Andrei Emilciuc has published the paper ‘Russia’s Cordon Sanitaire in the Danube Delta and the Role of the Sulina Quarantine (1834–1856)’ in the latest issue (LXI – 2023) of ‘Revue des études sud-est européennes’. This paper analyses an important issue in Romanian and European historiography, that of the role played by the Sulina Quarantine in the growth of international rivalry at the Danube Mouth during the 1830s – early 1850s. Emilciuc’s research, based in particular on unpublished archival sources from the Chancellery of the Governor of Bessarabia (The National Archive of the Republic of Moldova), aims to address this issue through the prism of the organisation and inclusion of the Sulina Quarantine in the cordon sanitaire of the Russian Empire at the Danube Mouths.
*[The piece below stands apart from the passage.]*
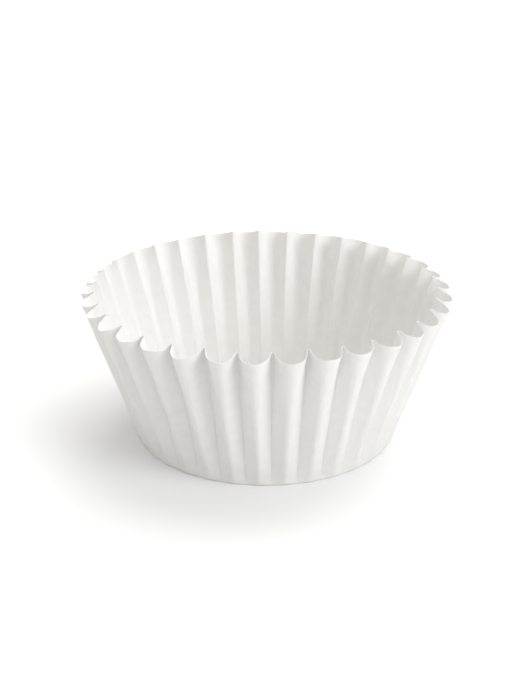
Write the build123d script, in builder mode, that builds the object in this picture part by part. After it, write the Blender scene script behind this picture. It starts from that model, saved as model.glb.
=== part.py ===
"""A fluted paper baking cup, pressed from one flat disc of greaseproof paper.

Millimetres, +Z up. The origin is the centre of the underside of the flat base, the middle
of an outward lobe lies on +X, and the wall leans outwards up to the open, cut edge.
"""

import os
from math import acos, degrees, sqrt

from build123d import *

# The cup
base_diameter = 50.0  # across the lobes, at the fold between base and wall
rim_diameter = 69.6  # across the lobes, at the cut edge
wall_length = 30.0  # up the slope, from the fold to the cut edge
paper = 0.1  # thickness of the sheet

# The flutes: broad outward lobes, straight flanks and narrow inward creases
flute_count = 34
base_flute_depth = 0.3  # from lobe to crease, at the fold
rim_flute_depth = 2.8  # from lobe to crease, at the cut edge
base_roundness = 0.85  # lobe radius, as a share of the one that leaves no straight flank
rim_roundness = 0.9
crease_radius = 0.25  # inside the bend, on the outer face of the sheet
lobe_drop = 0.4  # height that a lobe loses at the cut edge, because its line bows outwards

# The wall is drawn this far above its highest point and then cut back to its edge
trim_allowance = 1.0

pitch_angle = 360 / flute_count
crease_angle = pitch_angle / 2  # from the middle of a lobe to the next crease
base_reach = base_diameter / 2
rim_reach = rim_diameter / 2


def edge_height(base_radius, rim_radius):
    """Height that a line of the wall reaches in one wall_length."""
    return sqrt(wall_length**2 - (rim_radius - base_radius) ** 2)


lobe_height = edge_height(base_reach, rim_reach) - lobe_drop
crease_height = edge_height(base_reach - base_flute_depth, rim_reach - rim_flute_depth)
drawn_height = crease_height + trim_allowance


def edge_cone_height(radius):
    """Height, at a radius, of the cone through the cut edge's crease tips and lobe tops."""
    fall = (crease_height - lobe_height) / rim_flute_depth
    return lobe_height + fall * (rim_reach - radius)


def at_height(height, at_base, at_rim, rim_height):
    """A size that changes evenly up the wall, at the height given."""
    return at_base + (at_rim - at_base) * height / rim_height


def widest_lobe(lobe_reach, crease_centre):
    """Radius of the lobe arc that would run straight into the crease arc."""
    gap = lobe_reach - crease_centre.X
    return (gap**2 + crease_centre.Y**2 - crease_radius**2) / (2 * (crease_radius + gap))


def flute_points(lobe_reach, crease_reach, roundness, inset):
    """The ends and middle of one lobe arc, and of the crease arc that follows it, on the
    outer face of the sheet or, with inset, that far inside it."""
    crease_centre = Vector(crease_reach + crease_radius, 0).rotate(Axis.Z, crease_angle)
    lobe_radius = roundness * widest_lobe(lobe_reach, crease_centre)
    lobe_centre = Vector(lobe_reach - lobe_radius, 0)
    between = crease_centre - lobe_centre
    lean = degrees(acos((lobe_radius + crease_radius) / between.length))
    square_to_flank = between.normalized().rotate(Axis.Z, -lean)

    lobe_top = Vector(lobe_reach - inset, 0)
    lobe_end = lobe_centre + square_to_flank * (lobe_radius - inset)
    lobe_start = Vector(lobe_end.X, -lobe_end.Y)
    crease_start = crease_centre - square_to_flank * (crease_radius + inset)
    crease_tip = Vector(crease_reach - inset, 0).rotate(Axis.Z, crease_angle)
    crease_end = Vector(crease_start.X, -crease_start.Y).rotate(Axis.Z, pitch_angle)
    return lobe_start, lobe_top, lobe_end, crease_start, crease_tip, crease_end


def wall_section(height, inset=0.0):
    """Level section of all that lies within the wall's outer face, or inset from it."""
    lobe_reach = at_height(height, base_reach, rim_reach, lobe_height)
    crease_reach = at_height(
        height, base_reach - base_flute_depth, rim_reach - rim_flute_depth, crease_height
    )
    roundness = at_height(height, base_roundness, rim_roundness, crease_height)
    points = flute_points(lobe_reach, crease_reach, roundness, inset)
    with BuildSketch(Plane.XY.offset(height)) as section:
        with BuildLine():
            for index in range(flute_count):
                turned = [point.rotate(Axis.Z, index * pitch_angle) for point in points]
                lobe_start, lobe_top, lobe_end, crease_start, crease_tip, crease_end = turned
                ThreePointArc(lobe_start, lobe_top, lobe_end)
                Line(lobe_end, crease_start)
                ThreePointArc(crease_start, crease_tip, crease_end)
                Line(crease_end, lobe_start.rotate(Axis.Z, pitch_angle))
        make_face()
    return section.sketch


# One sheet: the flat base and the fluted wall
with BuildPart() as liner:
    loft([wall_section(0), wall_section(drawn_height)], ruled=True)
    inner_sections = [wall_section(paper, inset=paper), wall_section(drawn_height, inset=paper)]
    loft(inner_sections, ruled=True, mode=Mode.SUBTRACT)
    # The cut edge: every line of the wall is equally long, and the creases lean out least,
    # so they stand higher than the lobes, and the edge lies on a shallow cone
    with BuildSketch(Plane.XZ):
        with BuildLine():
            Polyline(
                (0, edge_cone_height(0)),
                (rim_diameter, edge_cone_height(rim_diameter)),
                (rim_diameter, edge_cone_height(0)),
                close=True,
            )
        make_face()
    revolve(axis=Axis.Z, mode=Mode.SUBTRACT)

os.makedirs("parts", exist_ok=True)
liner.part.label = "liner"
export_step(liner.part, "parts/liner.step")
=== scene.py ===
"""Looks of the cupcake liner: one pressed sheet of greaseproof paper on a pale floor.

The sheet is worked out in millimetres and given to Blender in metres. Each of its points
also keeps its place on the flat disc that such a cup is pressed from, for the material. The
frame's liner gives the cup's rim, base and place.
"""

from math import cos, hypot, pi, radians, sin, sqrt

import bpy
import numpy as np
from mathutils import Euler, Matrix, Vector, noise


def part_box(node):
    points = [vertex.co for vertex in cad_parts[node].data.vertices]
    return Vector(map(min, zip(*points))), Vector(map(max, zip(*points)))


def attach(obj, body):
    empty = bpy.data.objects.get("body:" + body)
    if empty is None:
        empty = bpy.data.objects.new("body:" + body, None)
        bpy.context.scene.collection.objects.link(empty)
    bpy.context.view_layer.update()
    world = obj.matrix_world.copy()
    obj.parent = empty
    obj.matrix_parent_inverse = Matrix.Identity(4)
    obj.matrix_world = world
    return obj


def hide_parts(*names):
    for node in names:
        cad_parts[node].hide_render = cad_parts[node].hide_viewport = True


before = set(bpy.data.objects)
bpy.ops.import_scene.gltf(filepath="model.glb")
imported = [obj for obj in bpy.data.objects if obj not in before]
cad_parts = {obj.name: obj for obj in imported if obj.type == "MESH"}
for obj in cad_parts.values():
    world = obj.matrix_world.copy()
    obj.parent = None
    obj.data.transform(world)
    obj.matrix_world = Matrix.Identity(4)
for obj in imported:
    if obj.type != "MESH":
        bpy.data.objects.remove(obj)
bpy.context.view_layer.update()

MM = 0.001
SEED = 34

# --- The cup's size and place, from the frame -------------------------------------------
CUP_LOW, CUP_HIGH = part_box("liner")
RIM_REACH = CUP_HIGH.x / MM  # across the lobes, at the cut edge
FLOOR_Z = CUP_LOW.z  # metres
FLOOR_SKIN = 0.01  # a point this little above the floor is on the base's underside
BASE_REACH = max(
    hypot(v.co.x, v.co.y)
    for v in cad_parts["liner"].data.vertices
    if v.co.z < FLOOR_Z + FLOOR_SKIN * MM
) / MM

# --- The cup's form, in millimetres -----------------------------------------------------
WALL_LENGTH = 30.0  # up the slope, from the fold to the cut edge
PAPER = 0.06  # thinner than the CAD's sheet, and nearer to real paper
FLUTES = 34
RIM_DEPTH = 2.8  # from lobe to crease
BASE_DEPTH = 0.1
DEPTH_POWER = 0.6  # the flutes deepen fastest just above the fold
BASE_ROUNDNESS = 0.4  # lobe radius, as a share of the one that leaves no flank
RIM_ROUNDNESS = 0.96
ROUNDNESS_POWER = 3  # only the top of the wall is round, and lower down it is two flat flanks
CREASE_RADIUS = 0.25
LOBE_DROP = 0.4  # height that a lobe loses at the cut edge, because its line bows outwards
BASE_DOME = 0.12  # how far the middle of the base stands off the floor
BASE_FADE = 1.2  # the flutes die away over about this distance into the base

PITCH = 2 * pi / FLUTES
HALF = PITCH / 2

# --- How far the sheet is out of true, in millimetres -----------------------------------
CREASE_SPREAD = 0.035  # in the creases' depths, as a share of each
OVAL = 0.12
RIPPLE = 0.10
SIDEWAYS = 0.0035  # radians round the cup
EDGE_TRIM = 0.07  # up and down, at the cut edge
TRIM_POWER = 4  # the edge's unevenness stays near the edge
COCKLE_BROAD = 0.10
COCKLE_SMALL = 0.045
BROAD_WAVES = 0.13  # of the noise, in each millimetre
SMALL_WAVES = 0.45
SMALL_SHIFT = Vector((9, 4, 2))  # takes the small noise from another place than the broad one
COCKLE_RISE = 6.0  # the cockling grows from nothing at the floor to its full size here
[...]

This allows for some more insight on whether the establishment of the Sulina Quarantine was justified from a sanitary point of view and how high a priority it was for imperial Russia’s objectives at the Lower Danube.

2022

Constantin Ardeleanu has published the paper “Between Cholera and Ottoman Abuses: The European Commission of the Danube and the Quarantine Regime of the Maritime Danube (1856–1878)” in the latest issue (no. 19/2022) of the “Historical Yearbook“. Ardeleanu’s paper analyses the public health policies adopted by the European Commission of the Danube (ECD), an international organisation tasked to improve navigation along the Maritime Danube. The ECD, a techno-political institution whose attributions were continuously extended after its foundation in 1856, came to be deeply involved in proposing quarantine regulations meant to balance free navigation and sanitary precautions. However, to prevent turning quarantine restrictions into a burden for Danube navigation, the ECD adopted a proactive attitude and tried to simplify quarantine restrictions in cooperation with riparian state authorities. It also cooperated with other transnational institutions, such as Superior Board of Health that worked in the Ottoman capital to prevent the spread of epidemics.